Migration without previous Git for Windows available

Manually

This requires renaming all non-ASCII file names manually.

  1. Check out a clean state of the working copy:
    git clean -f & git reset --hard
  2. git status will report non-ASCII file names as untracked (mostly with mangled names).
  3. Fix the mangled file names in the working copy manually.
  4. Replace file names in the staging area with the current state of the working copy:
    git rm -rf --cached \* & git add --all
  5. git status should now report all non-ASCII file names as renamed only.
  6. Commit the changes:
    git commit -m "UTF-8 conversion"
  7. Repeat for every branch of interest

Using the recodetree script (experimental)

This requires iconv.exe on the path.

  1. Replace file names in the staging area with the transcoded names of the HEAD commit:
    recodetree head
  2. Reset the working copy to the state of the staging area:
    git clean -f & git checkout-index -af
  3. git status should now report all non-ASCII file names as renamed only.
  4. Commit the changes:
    git commit -m "UTF-8 conversion"
  5. Repeat for every branch of interest

Convert config files

Git config files with non-ASCII content need to be converted to UTF-8, for example your name in %HOME%/.gitconfig, or non-ASCII file names in .gitattributes / .gitignore / .gitmodules files.

Migrating the entire history (experimental)

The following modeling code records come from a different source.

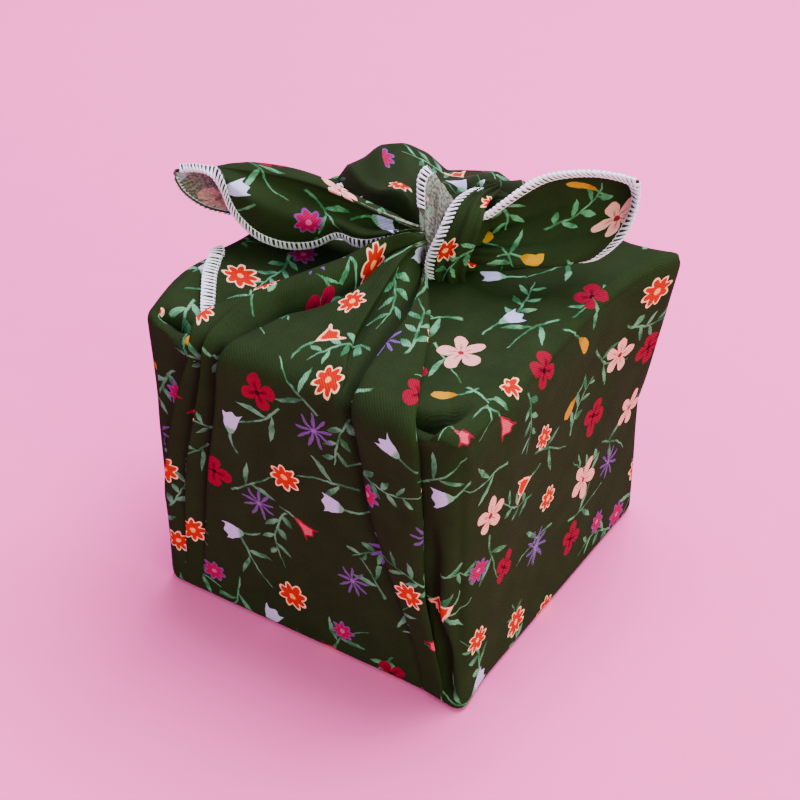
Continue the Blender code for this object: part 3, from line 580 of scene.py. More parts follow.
# Half the bundle's width at each of those: it is drawn together at the needle line and spreads over the edge.
bar_half = np.array([0.4, 0.44, 0.46, 0.5, 0.66, 0.82, 0.87, 0.85, 0.75, 0.6, 0.5, 0.45, 0.4])


def overlock_thread():
    """Textured polyester overlock thread, its filaments crimped and left soft: white with a faint lilac
    tinge, slightly glossy, the crimp and the lint on it as a fine bump and an uneven white."""
    material, tree, shader = new_finish("white_overlock_thread", 0.6)
    where = add(tree, "TexCoord")["Object"]
    tree.links.new(two_tone(tree, where, 900.0, 3.0, "#d6caf6", "#f2e8ff"), shader.inputs["Base Color"])
    fine = add(tree, "TexNoise", {"Vector": where, "Scale": 2600.0, "Detail": 2.0})["Fac"]
    tree.links.new(add(tree, "Bump", {"Strength": 0.5, "Distance": 0.00012, "Height": fine})[0],
                   shader.inputs["Normal"])
    shader.inputs["Sheen Weight"].default_value = 0.1
    return material


def hem_ground():
    """The cloth between the stitches: dark green cotton, its print too small a strip to read."""
    material, tree, shader = new_finish("dark_green_cotton_edge", 0.9)
    where = add(tree, "TexCoord")["Object"]
    tree.links.new(two_tone(tree, where, 700.0, 3.0, "#131c0e", "#39452f"), shader.inputs["Base Color"])
    return material


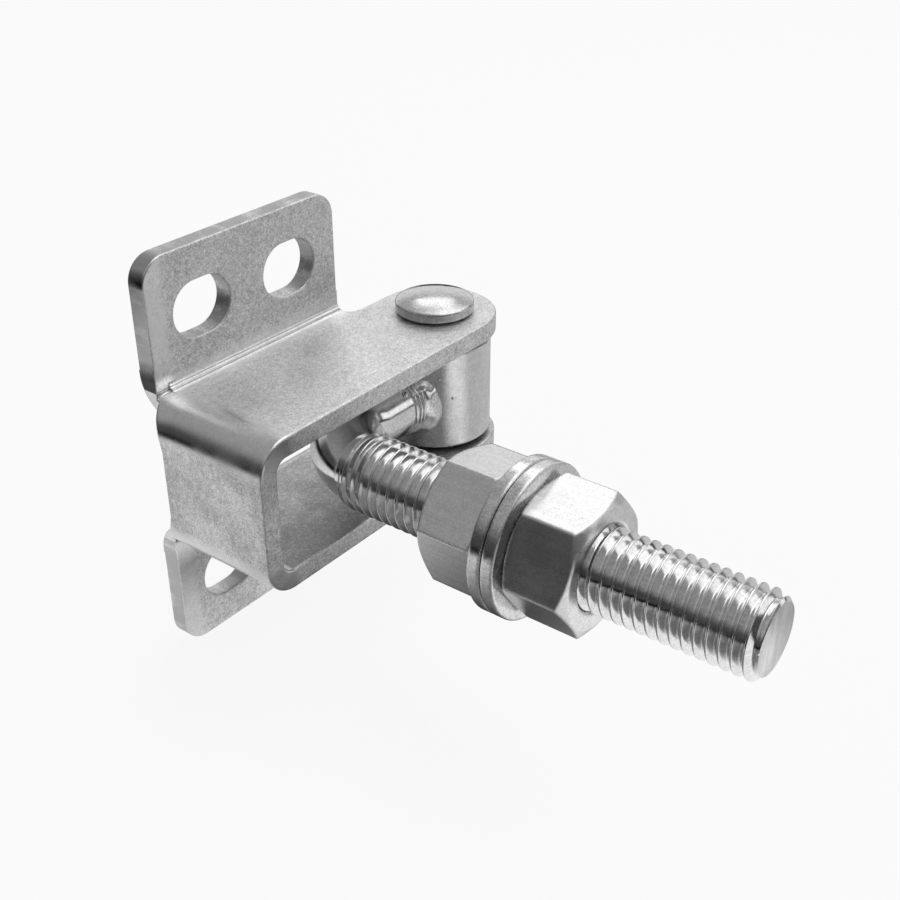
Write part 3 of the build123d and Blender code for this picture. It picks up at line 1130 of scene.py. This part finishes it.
@dataclass(frozen=True)
class Studio:
    """Pale floor, a white backdrop, a grey tent that is dark at its foot, and soft lamps; in metres.

    Attributes:
        tent_foot: Brightness of the tent near the horizon, seen by the metal.
        tent_roof: Brightness of the tent overhead.
        tent_rise: Height of a ray where the tent starts to brighten and is full.
        backdrop: Brightness of the backdrop near the floor, seen by the metal.
        backdrop_top: Brightness of the backdrop higher up.
        backdrop_fall: Height of a ray where the backdrop starts to dim and has dimmed.
        backdrop_heading: Direction towards the backdrop, along X and Y.
        backdrop_edge: How squarely a ray heads for the backdrop at its soft edge, from none to full.
        floor_half: Half of the floor's width.
        floor_gap: Gap between the hinge and the floor.
        floor_white: Share of plain white in the floor that the camera sees.
        floor_colour: Colour of the floor under the lamps.
        shadow_centre: Middle of the nuts' shadow, along X and Y.
        shadow_end: Distance from there where the shadow starts to end and has ended.
        shadow: Share of the floor's brightness that the metal sees in that shadow.
        pool_centre: Middle of the lit floor, along X and Y.
        pool_end: Distance from there where the lit floor starts to fade and is gone.
        pin: Pin axis, along X and Y.
        floor_tones: Brightness of the lit floor, seen by the metal, by heading around the pin in degrees.
        lamps: The soft lamps.
    """

    tent_foot: float = 0.07
    tent_roof: float = 0.38
    tent_rise: tuple[float, float] = (0.22, 0.60)
    backdrop: float = 0.92
    backdrop_top: float = 0.48
    backdrop_fall: tuple[float, float] = (0.28, 0.54)
    backdrop_heading: tuple[float, float] = (0.79, 0.61)
    backdrop_edge: tuple[float, float] = (0.50, 0.78)
    floor_half: float = 4.0
    floor_gap: float = 0.0004
    floor_white: float = 0.90
    floor_colour: Rgb = (0.86, 0.86, 0.86)
    shadow_centre: tuple[float, float] = (0.02, -0.06)
    shadow_end: tuple[float, float] = (0.020, 0.055)
    shadow: float = 0.30
    pool_centre: tuple[float, float] = (0.12, -0.16)
    pool_end: tuple[float, float] = (0.34, 0.54)
    pin: tuple[float, float] = (0.043, -0.024)
    floor_tones: tuple[tuple[float, float], ...] = (
        (0.0, 0.64), (37.0, 0.35), (70.0, 0.35), (110.0, 0.60), (142.0, 0.95), (180.0, 0.62), (205.0, 0.22),
        (232.0, 0.22), (248.0, 1.0), (270.0, 1.0), (288.0, 0.58), (325.0, 0.64), (360.0, 0.64))
    lamps: tuple[SoftBox, ...] = (
        SoftBox("key_box", (0.38, -0.20, 0.90), 1.0, (1.3, 0.9), 1.25),
        SoftBox("front_box", (0.69, -0.70, 0.13), 1.2, (1.0, 0.32), 1.05),
        SoftBox("back_box", (0.59, 0.48, 0.64), 1.0, (0.34, 0.28), 1.4),
    )

    def surround(self) -> None:
        """White world for the camera; for the metal, the grey tent and the backdrop."""
        world = bpy.data.worlds.new("tent")
        world.use_nodes = True
        bpy.context.scene.world = world
        s = NodeSketch(world.node_tree)
        back = world.node_tree.nodes["Background"]
        x, y, z = s.axes(s.add("ShaderNodeTexCoord").outputs["Generated"])
        tent = s.blend(s.span(z, *self.tent_rise), self.tent_foot, self.tent_roof)
        heading = s.math("ADD", s.math("MULTIPLY", x, self.backdrop_heading[0]),
                         s.math("MULTIPLY", y, self.backdrop_heading[1]))
        sweep = s.blend(s.span(z, *self.backdrop_fall), self.backdrop, self.backdrop_top)
        tone = s.blend(s.span(heading, *self.backdrop_edge), tent, sweep)
        bare, _ = s.bare_view()
        s.feed(back.inputs["Color"], (1.0, 1.0, 1.0, 1.0))
        s.feed(back.inputs["Strength"], s.blend(bare, tone, 1.0))

    def _lit_floor(self, s: NodeSketch, level: float) -> bpy.types.NodeSocket:
        """Brightness of the floor that the metal sees.

        Args:
            s: Sketch of the floor's material.
            level: Height of the floor.

        Returns:
            The brightness.
        """
        place = s.add("ShaderNodeTexCoord").outputs["Object"]
        x, y, _ = s.axes(place)
        turn = s.math("ARCTAN2", s.math("SUBTRACT", y, self.pin[1]), s.math("SUBTRACT", x, self.pin[0]))
        ramp = s.add("ShaderNodeValToRGB")
        s.feed(ramp.inputs["Fac"], s.math("FRACT", s.math("ADD", s.math("DIVIDE", turn, math.tau), 1.0)))
        stops = ramp.color_ramp.elements
        for degrees, _ in self.floor_tones[1:-1]:
            stops.new(degrees / 360.0)
        for stop, (_, tone) in zip(stops, self.floor_tones):
            stop.color = (tone, tone, tone, 1.0)
        from_nuts = s.distance(place, (*self.shadow_centre, level))
        from_pool = s.distance(place, (*self.pool_centre, level))
        shaded = s.blend(s.span(from_nuts, *self.shadow_end), self.shadow, 1.0)
        fading = s.math("SUBTRACT", 1.0, s.span(from_pool, *self.pool_end))
        return s.math("MULTIPLY", s.math("MULTIPLY", ramp.outputs["Color"], shaded), fading)

    def floor(self, level: float) -> None:
        """Make the pale floor, which shows white and keeps the shadow.

        Args:
            level: Height of the floor.
        """
        mesh = bmesh.new()
        bmesh.ops.create_grid(mesh, x_segments=1, y_segments=1, size=self.floor_half,
                              matrix=Matrix.Translation((0.0, 0.0, level)))
        data = bpy.data.meshes.new("floor")
        mesh.to_mesh(data)
        mesh.free()
        floor = bpy.data.objects.new("floor", data)
        bpy.context.scene.collection.objects.link(floor)
        material = bpy.data.materials.new("pale_floor")
        material.use_nodes = True
        s = NodeSketch(material.node_tree)
        shader = material.node_tree.nodes["Principled BSDF"]
        shader.inputs["Base Color"].default_value = (*self.floor_colour, 1.0)
        shader.inputs["Roughness"].default_value = 0.9
        shader.inputs["Specular IOR Level"].default_value = 0.0
        bare, mirrored = s.bare_view()
        glow = s.add("ShaderNodeEmission")
        s.feed(glow.inputs["Strength"], s.blend(bare, self._lit_floor(s, level), 1.0))
        mix = s.add("ShaderNodeMixShader")
        s.feed(mix.inputs[0], s.math("MAXIMUM", s.math("MULTIPLY", bare, self.floor_white), mirrored))
        s.feed(mix.inputs[1], shader.outputs[0])
        s.feed(mix.inputs[2], glow.outputs[0])
        s.feed(material.node_tree.nodes["Material Output"].inputs["Surface"], mix.outputs[0])
        data.materials.append(material)

    def build(self, low: Vector, high: Vector) -> None:
        """Set up world, floor and lamps.

        Args:
            low: Lowest corner of the hinge.
            high: Highest corner of the hinge.
        """
        self.surround()
        self.floor(low.z - self.floor_gap)
        for lamp in self.lamps:
            lamp.hang((low + high) / 2.0)
        bpy.context.scene.view_settings.view_transform = "Standard"


def main() -> None:
    """Build the hinge's looks and its studio."""
    logging.basicConfig(level=logging.INFO, format="%(name)s: %(message)s")
    wardrobe = Wardrobe()
    for name in CadPieces(wardrobe).dress():
        LOG.info("dressed %s", name)
    bolt = ThreadedBolt()
    for piece in (bolt.build(wardrobe.bolt, wardrobe.tip), WeldBead(bolt).build(wardrobe.weld)):
        LOG.info("built %s with %d faces", piece.name, len(piece.data.polygons))
    PhotoCamera().place()
    Studio().build(*CAD_BOX)


if __name__ == "__main__":
    main()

The recodetree history command can be used to convert the entire history of the repository (requires iconv.exe). Beware that rewriting history changes all the object hashes in the repository, which has quite severe implications on other users if the repository is published (see "RECOVERING FROM UPSTREAM REBASE" in git help rebase). The recodetree history script currently does not convert config files such as .gitattributes / .gitignore / .gitmodules.